The number NPIPES determines the maximum number of 'i-particles' that
can be send to the device. The larger this number the less memory
copies are required when a large number of particles are active in a
block-time step.
#define NPIPES        16384

More advanced settings

The number NTHREADS indicates the number of threads that will be used
when integrating the 'i-particles'. Setting this number too large or
too small can have severe effect on the efficiency or even the
executability of the program. Do not change this without testing the
effect!
#define NTHREADS      256

The number NBLOCKS_PER_MULTI indicates the number of thread-blocks
that should be started on a multi-processor on the GPU. Standard we
included some optimal settings for the current generation of GPUs. The
library determines at run-time which architecture is used an sets the
number of blocks accordingly. Only change the default settings if you
know what you are doing and tested the performance.

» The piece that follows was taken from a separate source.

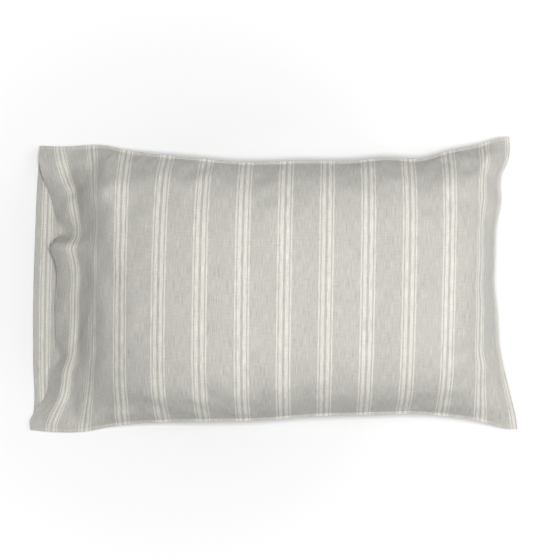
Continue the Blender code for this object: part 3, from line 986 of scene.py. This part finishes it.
def edge_height(x, y):
    """The insert's corded edge dips towards the case's mouth and at its far corners."""
    corner = ease((x - 0.28) / 0.09) * ease((np.abs(y) - 0.12) / 0.09)
    mouth = ease((-0.16 - x) / 0.14)
    return INSERT_EDGE_HEIGHT - EDGE_MOUTH_DIP * mouth - EDGE_CORNER_DIP * corner


def pucker(share_along, share_across, seed):
    """Shallow gathers that run in from the edge seams, 0 to 1."""
    rng = np.random.default_rng(seed)
    gathers = np.zeros_like(share_along)
    for place, inwards, count in ((share_along, 1 - np.abs(share_across), 46),
                                  (share_across, 1 - np.abs(share_along), 30)):
        wave = sum(np.sin(math.pi * count * f * place + rng.uniform(0, 6.3))
                   for f in (0.6, 1.0, 1.5)) / 3
        near = np.exp(-((inwards / 0.10) ** 1.5)) * (1 - np.exp(-((inwards / 0.012) ** 2)))
        gathers += near * (0.5 + 0.5 * wave)
    return np.clip(gathers, 0, 1)


def plumped(heights):
    """A cover's heights once its cloth has settled round the fibre, its seam held."""
    sheet = np.stack([insert_x, insert_y, heights], -1)
    sewn = np.maximum(np.abs(s), np.abs(t)) > SEWN_FROM
    move = settled(sheet[::2, ::2], sewn[::2, ::2])
    return heights + resampled(move, sheet.shape)[..., 2]


def domed(low, high, along_power, across_power):
    """Heights from the low edge to the high middle. A larger power climbs more steeply."""
    return low + (high - low) * (1 - np.abs(s) ** along_power) * (1 - np.abs(t) ** across_power)


front_height = height_map(front_sheet, False)
s, t = np.meshgrid(np.linspace(-1, 1, INSERT_CELLS[0] + 1), np.linspace(-1, 1, INSERT_CELLS[1] + 1),
                   indexing="ij")
s = np.sin(s * EDGE_CROWDING[0]) / math.sin(EDGE_CROWDING[0])
t = np.sin(t * EDGE_CROWDING[1]) / math.sin(EDGE_CROWDING[1])
insert_x, insert_y = insert_plan(s, t)
edge_z = edge_height(insert_x, insert_y)
crown = domed(edge_z, INSERT_CROWN, 5, 3.2)
room = front_height(insert_x, insert_y) - ROOM_UNDER_FRONT
held_in = -np.log(np.exp(-crown / ROOM_SOFTNESS) + np.exp(-room / ROOM_SOFTNESS)) * ROOM_SOFTNESS
insert_top = domed(edge_z, held_in, 60, 60)
lumps = TOP_LUMP_DEPTH * (0.5 + 0.25 * slow_waves(insert_x, insert_y, 9, 0.07))
insert_top -= TOP_PUCKER_DEPTH * pucker(s, t, 5) + domed(0.0, lumps, 8, 8)
insert_top = np.minimum(plumped(insert_top), np.maximum(room, edge_z))
insert_top = np.maximum(insert_top, edge_z)
belly = domed(edge_z, INSERT_BELLY, 9, 7)
belly += BELLY_PUCKER_DEPTH * pucker(s, t, 6)
belly = plumped(belly)
floor = back_height(insert_x, insert_y) + ROOM_OVER_BACK
insert_low = np.minimum(np.maximum(np.minimum(belly, edge_z), floor), edge_z)
flat_along = (s + 1) / 2 * INSERT_FLAT[1]
flat_across = (t + 1) / 2 * INSERT_FLAT[0]
gap = TICKING_THICKNESS / 2 + COVER_CLEARANCE
for name, node, heights, lift in (("insert_ticking_top", "insert_cover_top", insert_top, gap),
                                  ("insert_ticking_bottom", "insert_cover_bottom", insert_low, -gap)):
    cover = cloth_piece(name, np.stack([insert_x, insert_y, heights + lift], -1),
                        np.stack([flat_along, flat_across], -1), TICKING_THICKNESS, ticking)
    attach(cover, "insert")
    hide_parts(node)

# ---------------------------------------------------------------------------
# The piping: a cotton-covered cord all round, between the two covers' edges.

PIPING_RADIUS = 0.0016
PIPING_CLEARANCE = 0.0001
PIPING_COLOUR = (0.74, 0.73, 0.70)

plan = np.stack([insert_x, insert_y], -1)
round_the_edge = np.concatenate([plan[:, 0], plan[-1, 1:], plan[-2::-1, -1], plan[0, -2:0:-1]])[::2]
ahead = np.roll(round_the_edge, -1, 0) - np.roll(round_the_edge, 1, 0)
outward = np.stack([ahead[:, 1], -ahead[:, 0]], -1) / np.linalg.norm(ahead, axis=1)[:, None]
cord_path = round_the_edge + outward * (PIPING_RADIUS + PIPING_CLEARANCE)
cord = bpy.data.curves.new("insert_piping_cord", "CURVE")
cord.dimensions = "3D"
cord.bevel_depth = PIPING_RADIUS
cord.bevel_resolution = 2
spline = cord.splines.new("POLY")
spline.points.add(len(cord_path) - 1)
spline.use_cyclic_u = True
cord_height = edge_height(cord_path[:, 0], cord_path[:, 1])
for point, x, y, z in zip(spline.points, *cord_path.T.tolist(), cord_height.tolist()):
    point.co = (x, y, z, 1.0)
piping_maker = bpy.data.objects.new("piping_line", cord)
bpy.context.scene.collection.objects.link(piping_maker)
piping = made_mesh(piping_maker, "insert_piping_cord")

piping_cotton = fibrous_material("piping_cord", PIPING_COLOUR, roughness=0.7, lumps=1600.0,
                                 detail=1.0, darkest=0.92, contrast=0.16, strength=0.3,
                                 depth=0.0002)
piping.data.materials.clear()
piping.data.materials.append(piping_cotton)
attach(piping, "insert")
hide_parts("insert_piping")

# ---------------------------------------------------------------------------
# The filling: one soft lump of white fibre inside the ticking.

FILL_COLOUR = (0.93, 0.93, 0.92)
FILL_CLEARANCE = 0.0022
FILL_LEAST_DEPTH = 0.0015

keep = (slice(6, -6, 3), slice(5, -5, 3))
top_side = np.stack([insert_x[keep], insert_y[keep], insert_top[keep] - FILL_CLEARANCE], -1)
low_side = np.stack([insert_x[keep], insert_y[keep], insert_low[keep] + FILL_CLEARANCE], -1)
low_side[..., 2] = np.minimum(low_side[..., 2], top_side[..., 2] - FILL_LEAST_DEPTH)
lump = shell_mesh("insert_fibre", top_side, low_side)
lump.shade_smooth()
fibre = bpy.data.objects.new("insert_fibre", lump)
bpy.context.scene.collection.objects.link(fibre)

fibre_material = fibrous_material("polyester_fibre", FILL_COLOUR, roughness=0.9, lumps=90.0,
                                  detail=6.0, darkest=0.90, contrast=0.14, strength=0.6,
                                  depth=0.002)
lump.materials.append(fibre_material)
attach(fibre, "insert")
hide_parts("insert_fill")

# ---------------------------------------------------------------------------
# The insert's label: a blank woven tab caught in the end seam beside the piping,
# hanging to the back panel just inside the case's mouth.

INSERT_LABEL_WIDTH = 0.040
INSERT_LABEL_LENGTH = 0.046
INSERT_LABEL_SIDE = 0.130
INSERT_LABEL_DROP = (
    (0.000, -0.3165, 0.0165), (0.007, -0.3215, 0.0120), (0.016, -0.3275, 0.0062),
    (0.026, -0.3365, 0.0036), (0.036, -0.3465, 0.0031), (0.046, -0.3565, 0.0030),
)

u, v = np.meshgrid(np.linspace(0, INSERT_LABEL_LENGTH, 24),
                   np.linspace(0, INSERT_LABEL_WIDTH, 17), indexing="ij")
drop = smooth_table(INSERT_LABEL_DROP)(u)
insert_label = cloth_piece(
    "insert_label_blank",
    np.stack([drop[..., 0], INSERT_LABEL_SIDE + v, drop[..., 1]], -1)[:, ::-1],
    np.stack([u, v], -1)[:, ::-1], LABEL_THICKNESS, label_cloth)
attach(insert_label, "insert")
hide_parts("insert_label")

The define ENABLE_THREAD_BLOCK_SIZE_OPTIMIZATION is another advanced
setting. It allows for some extra hand tuned optimizations in the
thread-block configuration. Since this depends on the used
device/integrator/precision it requires testing before adjusting this.

===============================================================================

INSTALLATION

With some luck a simple 'make' in the lib folder is sufficient to
build the library, if not then here are some pointers:

CUDA
To build the CUDA library; Set the 'CUDA_TK' path to the location
where the CUDA toolkit is installed e.g.. CUDA_TK = /usr/local/cuda and
type: 'make' .

OpenCL
To build the CUDA library; Set the 'CUDA_TK' path to the location
where the cuda or AMD OpenCL toolkit is installed eg. CUDA_TK =
/usr/local/cuda or CUDA_TK = /opt/AMDAPP/ and type: 'make -f
Makefile_ocl' .

Interfaces:
The library has built-in support for a couple of default interfaces to
include the library in excising software. You can write and add your
own interface by adding it to the line: SRC = sapporohostclass.cpp
sapporoG6lib.cpp sapporoYeblib.cpp sapporoG5lib.cpp sapporo6thlib.cpp


Problems:
no threadprivate directive, indicating that you use an older gcc
version. Try to upgrade or comment out the line "#pragma omp
threadprivate(sapdevice)" in src/sapporohostclass.cpp.  Disabling this
line will however break the multi-GPU capability.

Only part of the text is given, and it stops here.